The littoral zone of a beach is the area of shore that is subjected to exposure during the twice daily cycle of tides.  Plants and animals living in that zone are adapted to extremes of heat, cold, drying out and immersion.  Barring drastic events such as oil spillages life ticks by, you could say at a steady snail’s pace.

Nick and I headed for Ringstead one sunny afternoon when guilt at having been housebound by chores and computer-based activities drove us outside.  You have to pay a hefty toll of £5 to use the private road which gives you the right to park close to the shore.

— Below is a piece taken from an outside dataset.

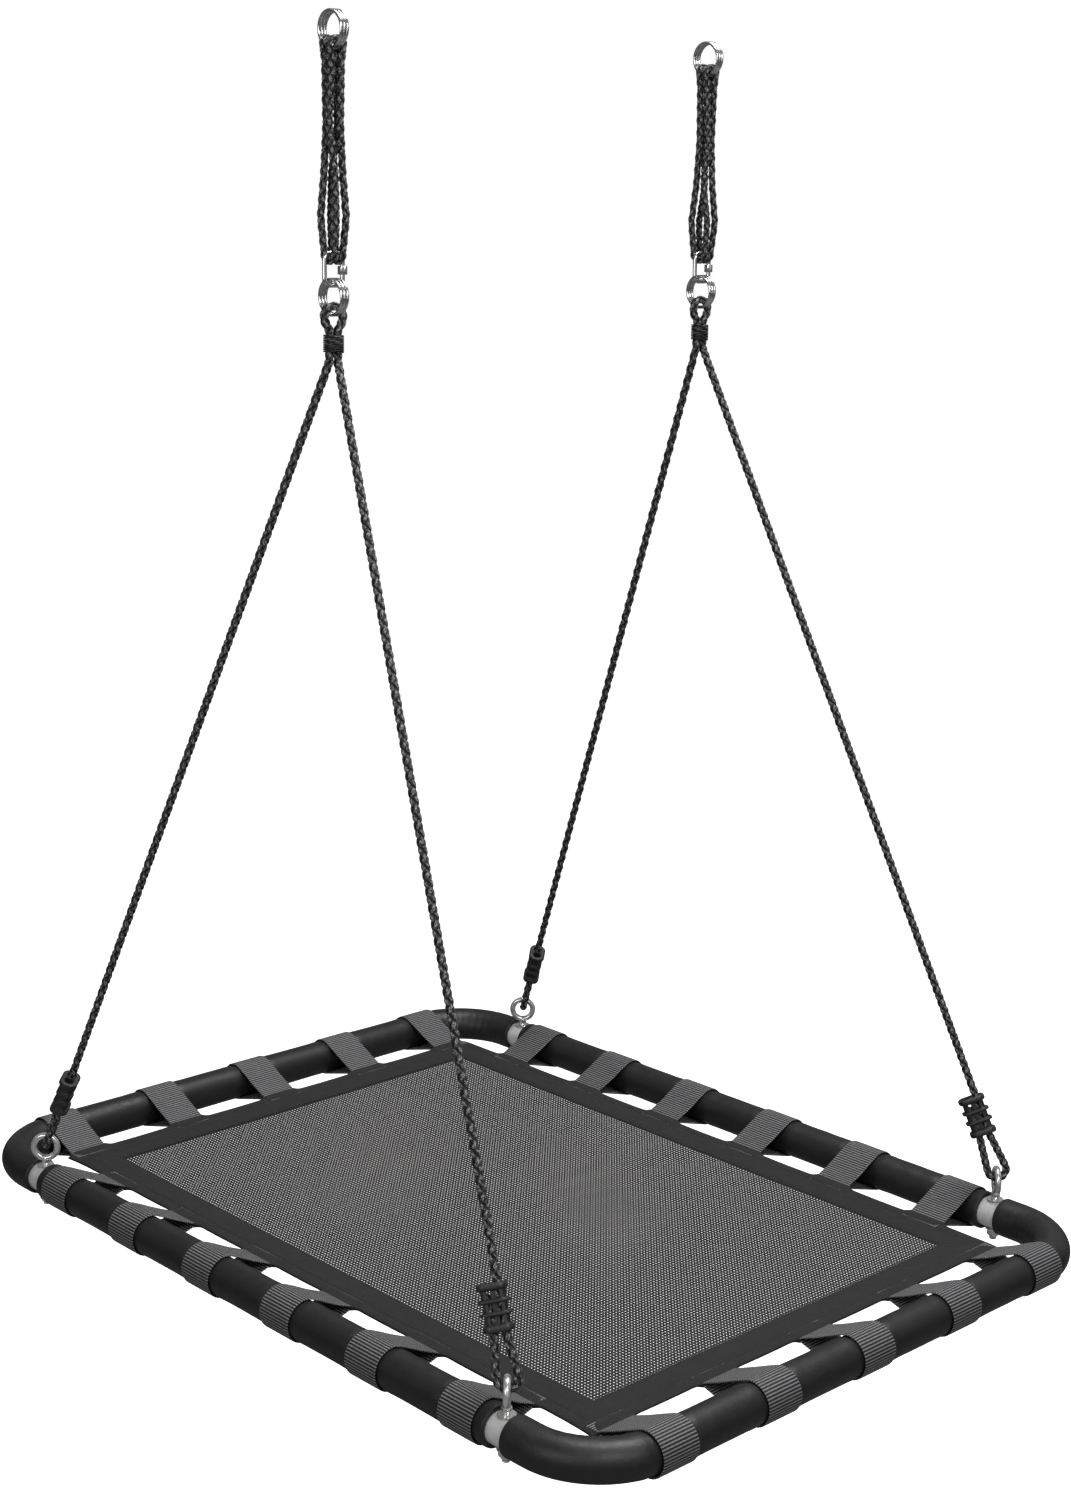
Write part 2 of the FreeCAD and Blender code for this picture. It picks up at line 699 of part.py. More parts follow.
def leg_points(side, end):
    """Corners of one leg from the whipping to the tail: main strand, loop through the eye, tail strand."""
    pivot, top = eye_pivot(side, end), leg_top(side, end)
    along, across, main, beside = leg_axes(side, end)
    mouth = top.sub(Vector(main).multiply((top.sub(pivot)).Length - size("adjuster_lift")))
    tail_mouth = mouth.sub(Vector(beside).multiply(size("adjuster_bore_gap")))
    tail_end = tail_mouth.add(Vector(main).multiply(size("tail_reach")))
    radius = (size("eye_wire") + size("rope_diameter")) / 2 + size("loop_play")

    def loop_corner(start, sense):
        """Corner under the eye where the run that touches the loop circle meets the level below it."""
        flat = Vector(start.sub(pivot).dot(across), start.sub(pivot).dot(along), 0)
        touch = tangent_point(Vector(0, 0, 0), radius, flat, sense > 0)
        share = (-radius - flat.y) / (touch.y - flat.y)
        reach = flat.x + (touch.x - flat.x) * share
        return pivot.add(Vector(across).multiply(reach)).sub(Vector(along).multiply(radius))

    corners = [top, mouth, loop_corner(mouth, 1), loop_corner(tail_mouth, -1), tail_mouth, tail_end]
    return corners, [KINK_RADIUS, KINK_RADIUS, radius, radius, KINK_RADIUS, 0.0]


def make_swing_rope(side):
    """One rope per long side: from a tail, up one leg, through the lower ring and down the other leg."""
    tag = SIDE_NAME[side]
    ring_inside = size("ring_diameter") / 2 - size("ring_wire")
    half_rope = size("rope_diameter") / 2
    spread = size("ring_spacing") + size("ring_wire") / 2 + size("rope_gap") + half_rope
    ring_y = side * size("hang_offset")
    crossing = size("lower_height") - ring_inside + half_rope + size("rope_gap")
    bend = spread - size("turn_ease")
    right_points, right_radii = leg_points(side, RIGHT)
    left_points, left_radii = leg_points(side, LEFT)
    low_bend = size("whipping_top") + size("whipping_rise")
    points = list(reversed(right_points))
    radii = list(reversed(right_radii))
    for end in (RIGHT, LEFT):
        leg_y = ring_y + end * spread
        held_y = leg_top(side, end).y
        climb = [
            (Vector(0, held_y, low_bend), bend),
            (Vector(0, leg_y, low_bend + size("fan_rise")), bend),
            (Vector(0, leg_y, crossing), bend),
        ]
        for point, radius in climb if end == RIGHT else reversed(climb):
            points.append(point)
            radii.append(radius)
    points += left_points
    radii += left_radii
    return rope_along(f"swing_rope_{tag}", rounded_path(points, radii), size("rope_diameter"))


def make_hanger_rope(side):
    """An endless rope doubled through the top ring and round the link's upper bar."""
    half_rope = size("hanger_diameter") / 2
    inside = size("ring_diameter") / 2 - size("ring_wire") - half_rope - size("rope_gap")
    pair = half_rope + STRAND_GAP
    spread = size("ring_spacing") + size("ring_wire") / 2 + size("rope_gap") + half_rope
    top_y, bottom_x = spread, size("link_wire") / 2 + half_rope + size("hanger_play")
    crossing = size("top_height") - math.sqrt(inside**2 - pair**2)
    upper_bar = link_heights()[1]
    turn_height = upper_bar - bottom_x
    ring_y = side * size("hang_offset")
    points, radii = [], []
    for across, along in ((1, 1), (-1, 1), (-1, -1), (1, -1)):
        upper = Vector(across * pair, ring_y + along * top_y, crossing)
        lower = Vector(across * bottom_x, ring_y + along * pair, turn_height)
        order = [(upper, top_y - HANGER_EASE), (lower, bottom_x)]
        if (across, along) in ((-1, 1), (1, -1)):
            order.reverse()
        for point, radius in order:
            points.append(point)
            radii.append(radius * BEND_MARGIN)
    path = rounded_path(points, radii, closed=True)
    return rope_along(f"hanger_rope_{SIDE_NAME[side]}", path, size("hanger_diameter"))


def make_whipping(side):
    """Tight binding round the two rope legs just under the lower ring."""
    tag = SIDE_NAME[side]
    foot = "Sizes.whipping_top - Sizes.whipping_length"
    shells, bores = [], []
    for end in (LEFT, RIGHT):
        place = {"y": str(leg_top(side, end).y), "z": foot}
        for group, part, radius in (
            (shells, "shell", "Sizes.rope_diameter / 2 + Sizes.whipping_wall"),
            (bores, "bore", "Sizes.rope_diameter / 2 + Sizes.slip / 5"),
        ):
            name = f"whipping_{part}_{tag}_{END_NAME[end]}"
            group.append(
                primitive("Cylinder", name, Radius=radius, Height="Sizes.whipping_length", **place)
            )
    shells.append(
        primitive(
            "Box",
            f"whipping_web_{tag}",
            Length="Sizes.rope_diameter + 2 * Sizes.whipping_wall",
            Width="Sizes.rope_diameter",
            Height="Sizes.whipping_length",
            x="-(Sizes.rope_diameter + 2 * Sizes.whipping_wall) / 2",
            y=f"{side} * Sizes.hang_offset - Sizes.rope_diameter / 2",
            z=foot,
        )
    )
    blank = fused(f"whipping_blank_{tag}", shells)
    keep(f"whipping_{tag}", cut(f"whipping_{tag}", blank, fused(f"whipping_bores_{tag}", bores)))


# ---------------------------------------------------------------- rope adjusters


def adjuster_block(name, width, depth, low, height, corner):
    """A block of the adjuster with rounded upright edges, in its own frame with the ropes along Z."""
    block = primitive(
        "Box",
        f"{name}_box",
        Length=width,
        Width=depth,
        Height=height,
        x=f"-({width}) / 2",
        y=f"-({depth}) / 2",
        z=low,
    )
    doc.recompute()
    rounded = doc.addObject("Part::Fillet", name)
    rounded.Base = block
    upright = [
        number
        for number, edge in enumerate(block.Shape.Edges, start=1)
        if abs(edge.tangentAt(edge.FirstParameter).z) > 0.9
    ]
    rounded.Edges = [(number, corner, corner) for number in upright]
    return rounded


def make_adjuster(side, end):
    """Moulded adjuster: two rope holes side by side, end flanges, ribs and shallow windows."""
    tag = f"{SIDE_NAME[side]}_{END_NAME[end]}"
    core_width = "Sizes.adjuster_bore_gap + Sizes.rope_diameter + 2 * Sizes.adjuster_cheek"
    core_depth = "Sizes.rope_diameter + 2 * Sizes.adjuster_face"
    ribs = int(size("rib_count"))
    top = "Sizes.adjuster_height - Sizes.flange_height"
    bay = f"(Sizes.adjuster_height - 2 * Sizes.flange_height - {ribs} * Sizes.rib_height) / {ribs + 1}"
    core_corner, flange_corner = size("core_corner"), size("flange_corner")
    blocks = [
        adjuster_block(
            f"core_{tag}", core_width, core_depth, "0", "Sizes.adjuster_height", core_corner
        )
    ]
    for part, low in (("foot", "0"), ("head", top)):
        blocks.append(
            adjuster_block(
                f"{part}_{tag}",
                "Sizes.adjuster_width",
                "Sizes.adjuster_depth",
                low,
                "Sizes.flange_height",
                flange_corner,
            )
        )
    for number in range(ribs):
        low = f"Sizes.flange_height + {number + 1} * {bay} + {number} * Sizes.rib_height"
        blocks.append(
            adjuster_block(
                f"rib_{number}_{tag}",
                "Sizes.adjuster_width",
                "Sizes.adjuster_depth - 2 * Sizes.rib_inset",
                low,
                "Sizes.rib_height",
                core_corner,
            )
        )
    tools = []
    for hole in (LEFT, RIGHT):
        tools.append(
            primitive(
                "Cylinder",
                f"rope_hole_{END_NAME[hole]}_{tag}",
                Radius="Sizes.rope_diameter / 2 + Sizes.slip",
                Height="Sizes.adjuster_height",
                x=f"{hole} * Sizes.adjuster_bore_gap / 2",
            )
        )
        for number in range(ribs + 1):
            tools.append(
                primitive(
                    "Box",
                    f"window_{END_NAME[hole]}_{number}_{tag}",
                    Length="Sizes.window_width",
                    Width="Sizes.window_depth",
                    Height=bay,
                    x="-Sizes.window_width / 2",
                    y=f"{hole} * ({core_depth} - Sizes.window_depth) / 2 - Sizes.window_depth / 2",
                    z=f"Sizes.flange_height + {number} * ({bay} + Sizes.rib_height)",
                )
            )
    body = fused(f"adjuster_blank_{tag}", blocks)
    adjuster = cut(f"adjuster_{tag}", body, fused(f"adjuster_tools_{tag}", tools))
    main, beside = leg_axes(side, end)[2:]
    mouth = leg_points(side, end)[0][1]
    between = Vector(beside).multiply(size("adjuster_bore_gap") / 2)
    foot = mouth.sub(between).add(Vector(main).multiply(size("adjuster_start")))
    adjuster.Placement = Placement(foot, Rotation(beside, main.cross(beside), main, "ZXY"))
    return keep(f"adjuster_{tag}", adjuster)


# ---------------------------------------------------------------- whole swing


def check_document():
    """Stops if any object failed to compute or any sub-part is empty, open or invalid."""
    for item in doc.Objects:
        if any(word in item.State for word in ("Invalid", "Error")):
            raise RuntimeError(f"{item.Name} did not compute: {item.State}")
    for name, item in nodes.items():
        shape = item.Shape
        if shape.isNull() or not shape.isValid() or not shape.Solids or shape.Volume <= 0:
            raise RuntimeError(f"{name} has no valid solid")


make_frame()
make_bolts()
make_mat()
make_straps()
for side in (FRONT, BACK):
    ring_set(f"top_ring_{SIDE_NAME[side]}", side, "Sizes.top_height")
    ring_set(f"lower_ring_{SIDE_NAME[side]}", side, "Sizes.lower_height")
    make_hanger_rope(side)
    make_link(side)
    make_swing_rope(side)
    make_whipping(side)
    for end in (LEFT, RIGHT):
        make_adjuster(side, end)
doc.recompute()
check_document()

os.makedirs("parts", exist_ok=True)
for name, item in sorted(nodes.items()):
    item.Shape.exportStep(f"parts/{name}.step")
    print(f"{name}: {len(item.Shape.Solids)} solids, {item.Shape.Volume / 1000:.1f} cm3")
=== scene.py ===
import math
import random

import bpy
import numpy as np
from mathutils import Matrix, Vector


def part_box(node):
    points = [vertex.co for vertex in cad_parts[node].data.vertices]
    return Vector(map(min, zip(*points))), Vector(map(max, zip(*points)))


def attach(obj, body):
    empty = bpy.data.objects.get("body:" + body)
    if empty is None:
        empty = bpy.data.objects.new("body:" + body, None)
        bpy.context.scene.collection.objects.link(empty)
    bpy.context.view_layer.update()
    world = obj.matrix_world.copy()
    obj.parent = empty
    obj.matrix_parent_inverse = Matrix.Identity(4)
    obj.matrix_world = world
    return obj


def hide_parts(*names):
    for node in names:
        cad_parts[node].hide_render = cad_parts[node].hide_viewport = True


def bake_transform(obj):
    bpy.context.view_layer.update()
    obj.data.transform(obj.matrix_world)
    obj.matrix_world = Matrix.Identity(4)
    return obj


# Platform swing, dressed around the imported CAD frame. Lengths are millimetres until a mesh is made.
# "front" is the -Y long side, "right" the +X short side, and the mat's upper face is at height 0.

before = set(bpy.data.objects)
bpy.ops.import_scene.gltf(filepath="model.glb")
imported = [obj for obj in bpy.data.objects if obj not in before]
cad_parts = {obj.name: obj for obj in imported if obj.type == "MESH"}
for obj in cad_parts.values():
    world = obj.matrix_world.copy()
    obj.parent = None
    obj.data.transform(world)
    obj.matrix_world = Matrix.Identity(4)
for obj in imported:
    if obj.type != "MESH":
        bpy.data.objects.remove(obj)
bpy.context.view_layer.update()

MM = 0.001
FRONT, BACK = SIDES = -1, 1
LEFT, RIGHT = ENDS = -1, 1
CORNERS = [(side, end) for side in SIDES for end in ENDS]
QUARTERS = ((1, 1), (-1, 1), (-1, -1), (1, -1))  # signs of x and y, in turning order
SIDE_NAME = {FRONT: "front", BACK: "back"}
END_NAME = {LEFT: "left", RIGHT: "right"}
CLOTH_UV, BAKE_UV = "Cloth", "OFBake"
STRIP_ROWS, STRIP_GAP = 64, 0.03  # rings in one strip of the bake UV, and the gap round it
SEED = 7


def low(node):
    """Lowest corner of a CAD node, in millimetres."""
    return np.array(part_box(node)[0]) / MM


def high(node):
    """Highest corner of a CAD node, in millimetres."""
    return np.array(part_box(node)[1]) / MM


def middle(node):
    """Middle of a CAD node's box, in millimetres."""
    return (high(node) + low(node)) / 2


# ---------------------------------------------------------------- sizes

FOAM_R = (high("foam_front")[2] - low("foam_front")[2]) / 2
RAIL_X = high("foam_right")[0] - FOAM_R
RAIL_Y = high("foam_back")[1] - FOAM_R
RAIL_Z = high("foam_front")[2] - FOAM_R
BEND_R = 78.0
TUBE_R = (high("side_tube_front")[2] - low("side_tube_front")[2]) / 2
FOAM_END = high("foam_front")[0]
CORNER_FOAM_START = low("foam_right")[0]
BOLT_X = (FOAM_END + CORNER_FOAM_START) / 2

EYE_HOLE, EYE_WIRE = 19.0, 7.0
EYE_R = (EYE_HOLE + EYE_WIRE) / 2
EYE_Z = high("eye_bolts")[2] - EYE_R - EYE_WIRE / 2
EYE_TURN = math.radians(45.0)
BOLT_R = 4.0
WASHER_R, WASHER_T = 9.0, 1.6
NUT_WIDTH, NUT_HEIGHT, COLLAR_HEIGHT, COLLAR_R = 13.0, 6.0, 2.2, 5.5
THREAD_PITCH, THREAD_CREST_R, THREAD_ROOT_R = 1.25, 3.95, 3.45

MAT_X, MAT_Y = high("mat_border")[0], high("mat_border")[1]
BORDER = 45.0
BORDER_TOP, BORDER_FOOT = high("mat_border")[2], low("mat_border")[2]
OPEN_X, OPEN_Y = MAT_X - BORDER, MAT_Y - BORDER
MAT_MIDDLE = (BORDER_TOP + BORDER_FOOT) / 2
MESH_PITCH = 4.2
MAT_SAG = 6.0

STRAP_WIDTH, STRAP_T, STRAP_TAB = 45.0, 1.6, 14.0
STRAPS_LONG, STRAPS_SHORT = 6, 5
STRAP_INNER_R = high("straps_back")[1] - RAIL_Y - STRAP_T
RIB_PITCH, RIB_DEPTH = 3.1, 0.65
BORDER_LAP, STRAP_SPLIT = 3.5, 0.5

RING_Y, TOP_Z = middle("top_ring_back")[1:]
LOWER_Z = middle("lower_ring_back")[2]
RING_OD, RING_WIRE, RING_PITCH = 36.0, 3.6, 3.7
RING_DRAWN = 2.9
LINK_WIRE, LINK_CORNER, LINK_MOUTH = 4.5, 6.0, 4.0
LINK_TOP = high("link_back")[2] - LINK_WIRE / 2
LINK_FOOT = low("link_back")[2] + LINK_WIRE / 2
LINK_HALF = (high("link_back")[1] - low("link_back")[1] - LINK_WIRE) / 2
SLEEVE_WIDTH = 8.0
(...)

The bay was beautiful in its tranquility and sparsely populated state.  We walked west towards the headland.  I poked around in rock pools on the limestone platform and found snails in repose in crevices and amongst tufts of algae.  It occurred to me that I had never tested the palatability of Osilinus against that of the traditionally eated winkle Littorina littorea.  I collected both, cooked them separately and subjected them to a taste test.  There was a slight difference in flavour but the Littorina  won hands down because they could be removed from their shells with a pin much more easily.

Then again, I know a verge where Boletes grow.  We first collected some in 2009 when Nick spotted them whilst we were parked up at garage on the A3 buying a newspaper.  They were growing beneath a group of small pines and silver birch.  Returning to Winterborne the other day I pulled in at the garage to check for the mushrooms.  There were many large, overly-ripe adults to be found on our original plot, but also a flock of the young toadstools under some distal pines.  I collected these, noting that there was a mature Death Cap (Amanita phalloides) growing amongst them.

Back in Dorset I unpacked the car and it being a whole two days since I had logged on, opened up my machine.  On Facebook I found a fresh post from Kitchen antics with a posh recipe for mushrooms on toast which I followed, with some minor modifications.  They were delicious!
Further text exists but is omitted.